Leading People and Robots Alike

How Della Shea manages her team at Symcor through change

Della Shea has plenty of experience managing people. In addition to an MBA and a bachelor’s degree in business administration, Shea has more than fifteen years of experience in leadership positions in the Canadian financial services industry. Now as the Vice President, Data Governance, and Chief Privacy Officer at Symcor, one of Canada’s leading financial processing services providers, she leads a team of five who ensure good data practices for the entire organization.

In leading her team, Shea has a few principles to which she turns. First, she considers herself a glass-half-full leader who enters each new working relationship with a positive attitude. “It really starts off with trusting individuals to do a great job, to be creative, and to unleash their ability to excel not just for the company, but for their own self,” she says.

Another thing that helps drive her team’s success is recognizing that each individual has a unique role. Shea embraces their differences and recognizes that each team member has his or her own individual expertise. “I have a lawyer who has expertise in legal matters. I have an engineer who’s an expert in process. I have a Six Sigma Black Belt who’s an expert in process efficiencies and operations,” she says. “It creates the ability to collaborate and trust each other and to thrive off of each other.”

There are other, more in-the-trenches ways in which she sets her team up for success, such as having biweekly one-on-one meetings and maintaining an open-door policy. However, those tactics don’t necessarily come into play with the newest addition to her team: a robot named PACT, which standards for Privacy, Compliance, Accountability, and Trust.

PACT may not be as cute as WALL-E or R2-D2, but it’s certainly not as scary as the Terminator. PACT handles processes within the data governance and privacy function that can be automated. For example, it now handles a compliance process that requires collecting about seventy thousand data points and organizing them in a way to generate certain reports. That process would normally take about six hours, but was first reduced to about four minutes, and is now performing the tasks in one minute and twenty-nine seconds. In addition, Shea is looking to add more repetitive, labor-intensive tasks to PACT’s list of responsibilities. The robot even now actually sits on her organization chart.

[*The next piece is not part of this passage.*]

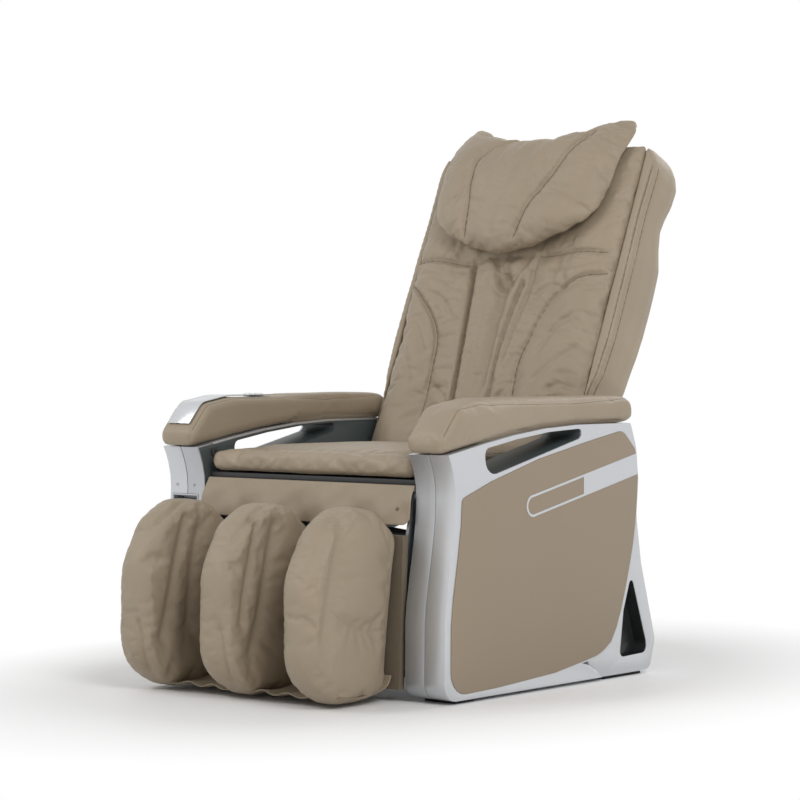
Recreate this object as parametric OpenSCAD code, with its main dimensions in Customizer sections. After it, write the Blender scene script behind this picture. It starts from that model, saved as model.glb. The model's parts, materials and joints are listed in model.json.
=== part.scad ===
/* [Overall] */
// Width over the two side housings
chair_w = 760; // [740:2:780]
// Width of one side housing and its arm
arm_w = 98; // [94:1:104]
// Distance from the front posts to the middle of the whole chair's depth
mid_y = 330; // [315:1:345]
// Height of the chair's underside above the floor
floor_gap = 7; // [5:1:9]

/* [Side housings] */
// Wall of the moulded housings
shell_wall = 4; // [3:0.5:5]
// Height of the front post's top edge
post_top_z = 474; // [468:1:480]
// Set-back of the front post's waist
post_waist_y = 21; // [18:1:24]
// Height of the front post's waist
post_waist_z = 392; // [384:1:400]
// How far the front post's toe reaches forward
post_toe_y = -13; // [-15:1:-10]
// Height of the housing's top edge at the rear
side_top_z = 523; // [518:1:528]
// Rear edge of the housing at its widest
side_rear_y = 624; // [620:1:628]
// Thickness of the dark inner liner
liner_t = 4; // [3:0.5:5]
// Gap at the shut-line between the two halves of a post
shut_gap = 1; // [0.6:0.2:1.6]
// Depth of the step that holds the side inlay
inlay_step = 2; // [1.5:0.5:2.5]
// Thickness of the side inlay
inlay_t = 3; // [2:0.5:4]
// Width of the silver rim in front of the inlay
rim_front = 19; // [16:1:23]
// Height of the trim band at its rear end
band_h = 44; // [38:1:50]
// Width of the trim's thin loop
loop_w = 5; // [4:0.5:7]
// How far the trim stands proud of the inlay
trim_proud = 1; // [0.5:0.5:1.5]

/* [Hand slot] */
// Front end of the hand slot
slot_y = 111; // [106:1:116]
// Length of the hand slot
slot_len = 326; // [310:2:330]
// Wall of the tunnel that lines the slot
tunnel_t = 2; // [1.5:0.5:3]

/* [Arm pads] */
// Rounding of an arm pad's edges
pad_edge = 16; // [12:1:20]
// How far an arm pad overhangs the housing on each side
pad_over = 1.5; // [0.5:0.5:1.6]
// Height of an arm pad's top
pad_top_z = 577; // [572:1:582]

/* [Rear feet] */
// Width of a rear foot bracket
bracket_w = 72; // [66:1:76]
// Wall around the bracket's window
bracket_rim = 17; // [15:1:20]
// Diameter of a transport wheel
wheel_d = 60; // [54:1:64]
// Width of a transport wheel
wheel_w = 22; // [18:1:24]
// Diameter of a transport wheel's axle
axle_d = 8; // [6:1:10]
// Height of the wheel's axle above the floor
axle_z = 84; // [80:1:90]
// Distance of the wheel's axle behind the front posts
axle_y = 667; // [662:1:668]

/* [Seat] */
// Height of the seat's top
seat_z = 471; // [466:1:476]
// Thickness of the seat cushion at its rim
seat_t = 48; // [44:1:52]
// Front of the seat's rolled lip
seat_lip_y = 21; // [18:1:24]
// Rear end of the seat cushion
seat_rear_y = 478; // [472:1:480]
// Crown of the seat cushion
seat_crown = 8; // [4:1:10]
// Thickness of the seat pan
pan_t = 12; // [9:1:15]
// Thickness of the leather apron below the lip
apron_t = 5; // [3:0.5:6]
// Lower edge of the apron
apron_z = 347; // [346:1:352]

/* [Frame tube] */
// Side of the square steel tube
tube = 25; // [22:1:28]
// Wall of the steel tube
tube_wall = 2; // [1.5:0.25:2.5]
// Height of the underside of the lower rails
rail_z = 36; // [30:1:42]

/* [Footrest] */
// Height of the footrest's pivot
lift_z = 392; // [390:1:394]
// Distance of the footrest's pivot behind the front posts
lift_y = 45; // [44:1:47]
// Diameter of the footrest's shaft
lift_d = 20; // [16:1:22]
// Gap between the footrest board and each arm
board_gap = 8; // [7:1:14]
// Thickness of the footrest board
board_t = 15; // [12:1:17]
// Width of a calf pad
calf_w = 96; // [90:1:98]
// How far the outer calf pads stay in from the board's ends
calf_edge = 8; // [4:1:14]
// How far a calf pad stands out from the board
calf_deep = 232; // [222:1:236]
// Height of a calf pad
calf_h = 354; // [344:1:356]

/* [Backrest] */
// Lean of the backrest from the vertical
lean = 23.5; // [20:0.5:26]
// Distance of the recline pivot behind the front posts
recline_y = 545; // [543:1:547]
// Height of the recline pivot
recline_z = 440; // [438:1:442]
// Diameter of the recline pivot pins
recline_d = 16; // [12:1:18]
// Gap between the front cushion and each arm
back_gap = 12; // [8:1:20]
// How far a side wing stands out from the front cushion
wing_out = 30; // [24:1:36]
// Length of the backrest along its lean
back_len = 748; // [738:1:758]
// Depth of the backrest at the loins
back_deep = 172; // [168:1:180]
// Thickness of the front cushion
cushion_t = 44; // [40:1:48]
// How far the head pillow's tips stay in from the front cushion's sides
pillow_inset = 34; // [26:1:42]
// Thickness of the head pillow
pillow_t = 70; // [62:1:74]

/* [Massage carriage] */
// Distance between the guide rails
guide_gap = 300; // [290:1:310]
// Diameter of a guide rail
guide_d = 16; // [14:1:18]
// Lowest position of the carriage along the back
carriage_u = 150; // [140:1:160]
// Travel of the carriage
carriage_travel = 360; // [300:5:370]
// Diameter of the lead screw
screw_d = 14; // [12:1:16]
// Lead of the screw
screw_lead = 12; // [8:1:16]
// Diameter of a massage roller
roller_d = 58; // [52:1:60]
// Width of a massage roller
roller_w = 26; // [22:1:28]
// Distance between the two kneading arms
arm_gap = 130; // [120:1:140]
// Running clearance of pins and shafts
run_gap = 0.06; // [0.03:0.01:0.09]

/* [Actuators] */
// Diameter of an actuator's outer tube
ram_d = 36; // [32:1:40]
// Diameter of an actuator's rod
rod_d = 18; // [16:1:20]
// Sideways distance of each actuator from the middle
ram_x = 60; // [54:1:66]
// Diameter of an actuator's pins
ram_pin = 10; // [8:1:10]

/* [Pay and control] */
// Length of the control plate
plate_len = 256; // [250:2:262]
// Width of the control plate
plate_w = 62; // [58:1:64]
// Diameter of a control button
button_d = 14; // [12:1:16]
// Travel of a control button
button_travel = 1.5; // [1:0.25:1.75]
// Diameter of the cash lock's cylinder
lock_d = 16; // [14:1:18]
// Width of the bill slot
bill_w = 66; // [60:1:68]

/* [Hidden] */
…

“I have to treat the robot in the same way that I do humans performing tasks like approving access requests and the like,” she says. “I have to monitor and manage the robot. This is an interesting, new dynamic for me.”

The prospect of automation, however, can be scary. Shea certainly has had pushback, but she didn’t give her team a choice. In fact, she made her team partner with Symcor’s tech team to build PACT. And because of that, the team ultimately has benefitted.

“Not only did they learn something, but they also started to build relationships and pretty deep partnerships with people outside of their regular day-to-day job,” she says. “It gave them a chance to build their network.” Although, she certainly reassured team members, the point of the project was not to automate them out of their jobs. “It’s not a scary thing,” she says. “We’re not trying to replace your job; we’re trying to free you up from doing stuff that this little robot can do.”